L'histoire ne dit pas quelle réflexion cette peinture inspira au roi de Naples.

Voici le jugement porté sur Giotto par M. H. de La Borde : « Lorsque Giotto s'empara du champ de l'art, ce fut pour en reculer dès les premiers jours les limites et pour y implanter une doctrine toute nouvelle. Avec Giotto, tout s'agrandit, se développe, se régénère. La nature, dont on osait à peine simuler les aspects strictement immobiles, est étudiée et reproduite jusque dans les violences du mouvement et du geste. Pour la première fois, d'autres personnages que les hôtes du ciel interviennent dans la composition d'une scène religieuse et en généralisent la signification, soit par la vraisemblance extérieure des types, soit par l'élévation de la force des sentiments que résument ces figures sans nom historique, sans consécration de sainteté. Pour la première fois, l'image tout humaine des vertus ou des passions, des grandeurs de l'âme ou de ses faiblesses, se mêle à la représentation des choses surnaturelles ; pour la première fois, enfin, la recherche du beau pittoresque se combine avec l'emploi de l'élément dramatique.
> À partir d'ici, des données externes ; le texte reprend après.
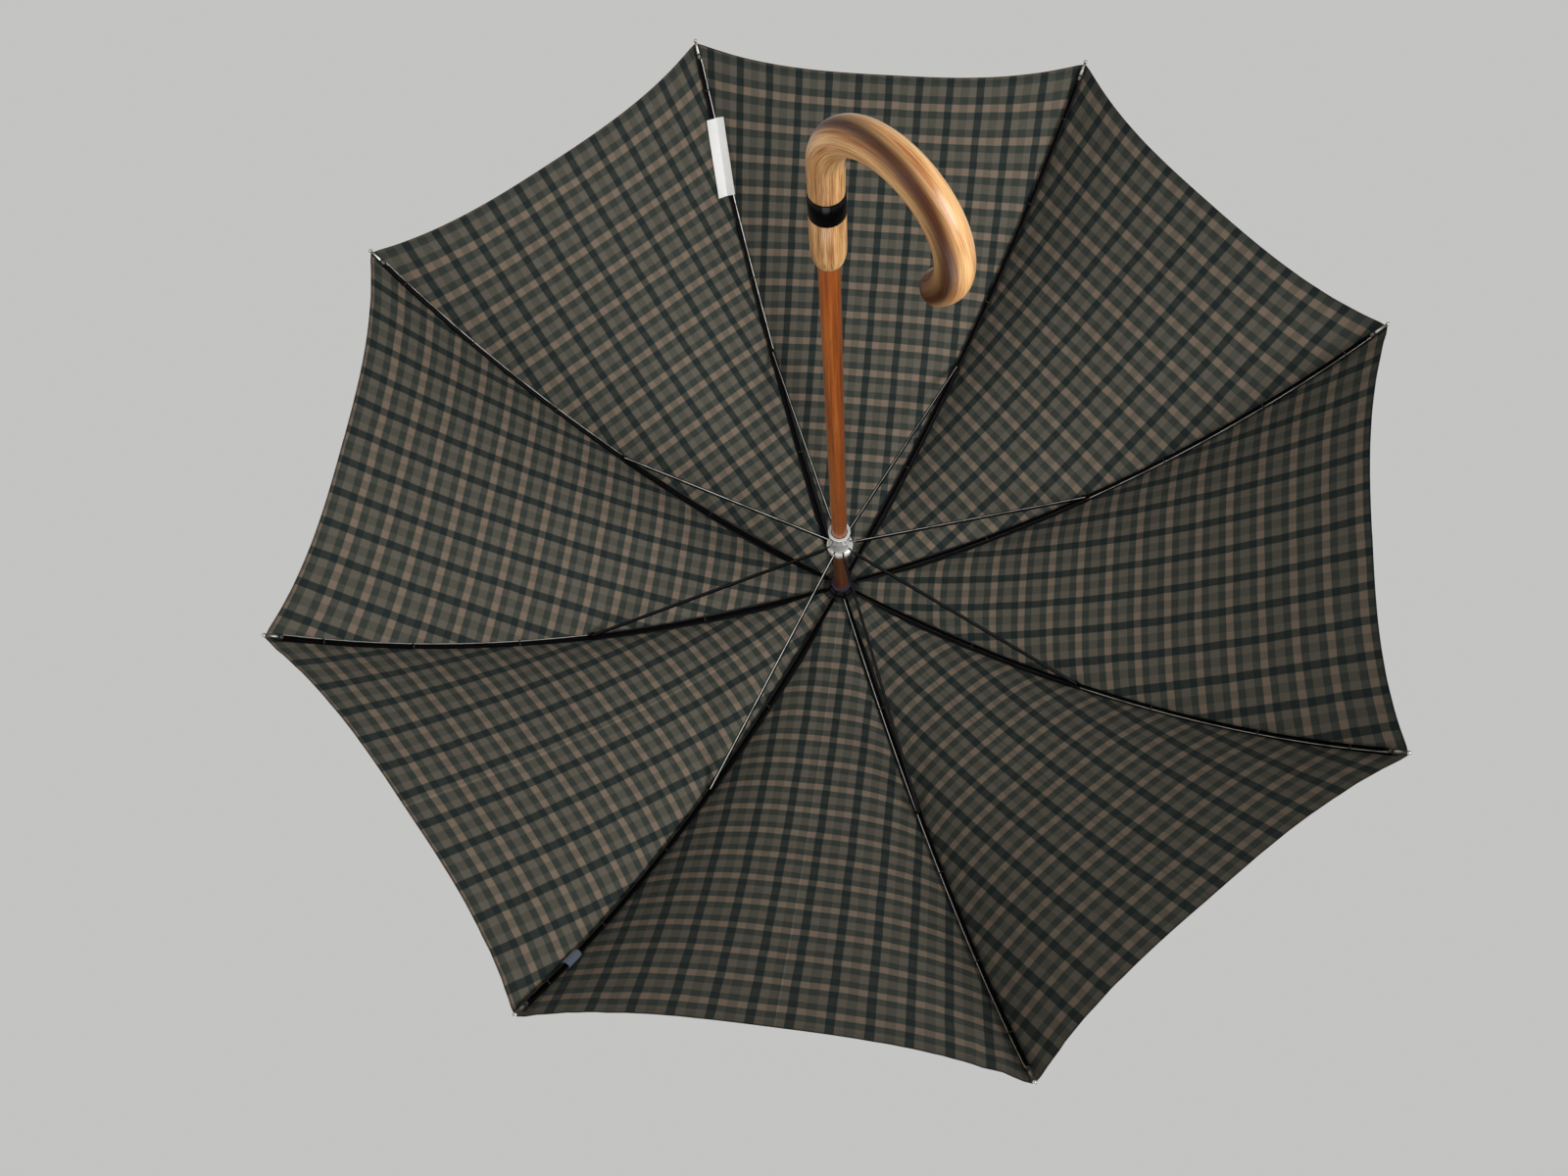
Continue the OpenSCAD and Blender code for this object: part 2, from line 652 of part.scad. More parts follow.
shaft();
crook_handle();
handle_band();
top_notch();
rosette();
crown_cap();
ferrule();
runner();
top_spring();
bottom_spring();
tie_strap();
care_label();
for (k = [1:RIBS]) {
    rib(k);
    rib_outer(k);
    rib_tip(k);
    joint_clip(k);
    stretcher(k);
    canopy_panel(k);
}
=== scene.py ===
"""Open stick umbrella, dressed for a render.

The frame gives every size and place. Cloth, turned parts and trim are modelled here and ride on its
bodies, and the frame's steel parts keep their shape and get a finish.
"""

from __future__ import annotations

import json
import logging
import math
from collections.abc import Callable, Iterable, Sequence
from dataclasses import dataclass, field
from enum import Enum

import bpy
from mathutils import Matrix, Vector, noise


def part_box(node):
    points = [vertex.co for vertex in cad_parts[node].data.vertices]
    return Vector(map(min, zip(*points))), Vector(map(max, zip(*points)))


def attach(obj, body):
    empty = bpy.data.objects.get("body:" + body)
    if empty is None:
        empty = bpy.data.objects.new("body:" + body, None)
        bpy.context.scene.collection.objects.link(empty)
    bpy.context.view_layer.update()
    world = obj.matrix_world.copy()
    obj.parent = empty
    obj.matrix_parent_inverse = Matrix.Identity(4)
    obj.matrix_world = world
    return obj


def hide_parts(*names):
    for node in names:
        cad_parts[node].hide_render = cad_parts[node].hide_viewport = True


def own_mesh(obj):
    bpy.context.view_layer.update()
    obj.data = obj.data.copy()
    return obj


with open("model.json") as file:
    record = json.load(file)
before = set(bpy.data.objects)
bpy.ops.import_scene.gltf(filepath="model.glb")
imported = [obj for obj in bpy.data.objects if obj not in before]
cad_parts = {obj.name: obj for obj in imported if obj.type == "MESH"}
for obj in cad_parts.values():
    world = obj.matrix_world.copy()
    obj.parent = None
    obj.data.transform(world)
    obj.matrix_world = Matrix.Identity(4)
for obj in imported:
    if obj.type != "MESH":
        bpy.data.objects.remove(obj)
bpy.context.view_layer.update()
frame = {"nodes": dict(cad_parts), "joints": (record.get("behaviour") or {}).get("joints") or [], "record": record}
log = logging.getLogger("umbrella")

RIBS = 8
GORE = 2 * math.pi / RIBS
HALF_GORE = GORE / 2
LABEL_RIB = 1
STRAP_RIB = 6
Point = tuple[float, float, float]
Outline = Sequence[tuple[float, float]]
Shape = Callable[[float, float], tuple[Point, tuple[float, float]]]

# How far the cloth's marks reach from the hem and from a creased middle line, in metres.
MARK_REACH = 0.04


class Role(Enum):
    """Which part of the umbrella a piece belongs to, for the log."""

    CLOTH = "cloth"
    FRAME = "frame"
    HANDLE = "handle"
    HUB = "hub"
    TRIM = "trim"


# ---------------------------------------------------------------- places taken from the frame


def joint(name: str) -> dict:
    """The frame's joint of that name."""
    return next(j for j in frame["joints"] if j["name"] == name)


def mount(name: str) -> dict:
    """The frame's mount of that name."""
    return next(m for m in frame["record"]["mounts"] if m["name"] == name)


@dataclass(frozen=True)
class RibCurve:
    """The arc that the middle of an open rib follows, as radius and height."""

    hinge_r: float = math.hypot(*joint("fold")["pos_m"][:2])
    hinge_z: float = joint("fold")["pos_m"][2]
    radius: float = 0.580
    rise: float = math.radians(1.1)
    lift: float = 0.0008
    length: float = 0.600
    width: float = 0.0042
    height: float = 0.0034

    def centre(self) -> tuple[float, float]:
        """Radius and height of the arc's centre."""
        return (
            self.hinge_r + self.radius * math.sin(self.rise),
            self.hinge_z + self.lift - self.radius * math.cos(self.rise),
        )

    def slope(self, s: float) -> float:
        """Angle below the horizontal at a distance along the rib."""
        return s / self.radius - self.rise

    def at(self, s: float, out: float = 0.0) -> tuple[float, float]:
        """Radius and height of a point beside the rib.

        Args:
            s: Distance along the rib from its hinge.
            out: Distance from the rib's middle, outward.

        Returns:
            The point's distance from the shaft's axis, and its height.
        """
        centre_r, centre_z = self.centre()
        angle = self.slope(s)
        reach = self.radius + out
        return centre_r + reach * math.sin(angle), centre_z + reach * math.cos(angle)

    def place(self, k: int, s: float, side: float = 0.0, out: float = 0.0) -> Point:
        """A point beside rib k, in the frame's axes.

        Args:
            k: The rib, from 1.
            s: Distance along the rib.
            side: Distance to the rib's side, counter-clockwise.
            out: Distance outward from the rib's middle.

        Returns:
            The point.
        """
        r, z = self.at(s, out)
        return turned_about_z((r, side, z), (k - 1) * GORE)

    def matrix(self, k: int, s: float) -> Matrix:
        """Axes of rib k at s: X runs along the rib, Y to its side and Z outward."""
        about_z = Matrix.Rotation((k - 1) * GORE, 4, "Z")
        r, z = self.at(s)
        return about_z @ Matrix.Translation((r, 0, z)) @ Matrix.Rotation(self.slope(s), 4, "Y")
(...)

Sans renoncer, tant s'en faut, à idéaliser la vérité, le pinceau veut et sait désormais en analyser toutes les conditions et en aborder toutes les faces... Ce qui caractérise principalement l'admirable organisation de Giotto, c'est l'universalité de ses aptitudes ; c'est cette faculté, propre aussi au génie de Dante, de tout sentir, tout comprendre, tout exprimer, depuis la sombre image du désespoir jusqu'aux douleurs qui ont des larmes, depuis les emportements criminels jusqu'à la paix sereine de l'âme, jusqu'à ses plus chastes tendresses... Partout une incroyable souplesse d'imagination et de style, partout le don de s'assimiler les contraires, de scruter avec une égale certitude les passions qui tourmentent ou qui dégradent l’âme humaine et les sentiments qui en sont l'honneur ; partout, enfin, l'art de traduire en termes aussi simples que décisifs les vérités ou les beautés, quelles qu’elles soient, d'en résumer le sens, d'en imiter sincèrement les formes... On l'a dit avec raison : « Giotto régénéra l'art en y apportant un principe nouveau, la bonté, sans laquelle le génie même est impuissant à obtenir l'amour. »

Outre les innombrables fresques dont il enrichit les diverses villes d'Italie que nous avons nommées, Giotto peignit une foule de tableaux portatifs, disséminés aujourd'hui dans les musées et les galeries les plus célèbres de l'Europe. Il ne fut pas seulement le premier peintre de son temps, il rivalisa d'habileté et de science avec les meilleurs architectes, en donnant les plans du campanile qui se dresse, si élégant, si pur, si délicat, à côté de la cathédrale de Florence, et il sculpta de sa propre main deux des bas-reliefs qui ornent cet édifice.

Il s'occupait de ce dernier ouvrage lorsqu'il fut frappé par la mort, le 8 janvier 1336. Il n'était âgé que de cinquante ans.

Giotto fut le chef d'une école nombreuse, qui s'étendit dans toute l'Italie et où se distingua, entre autres, Taddeo Gaddi de Florence.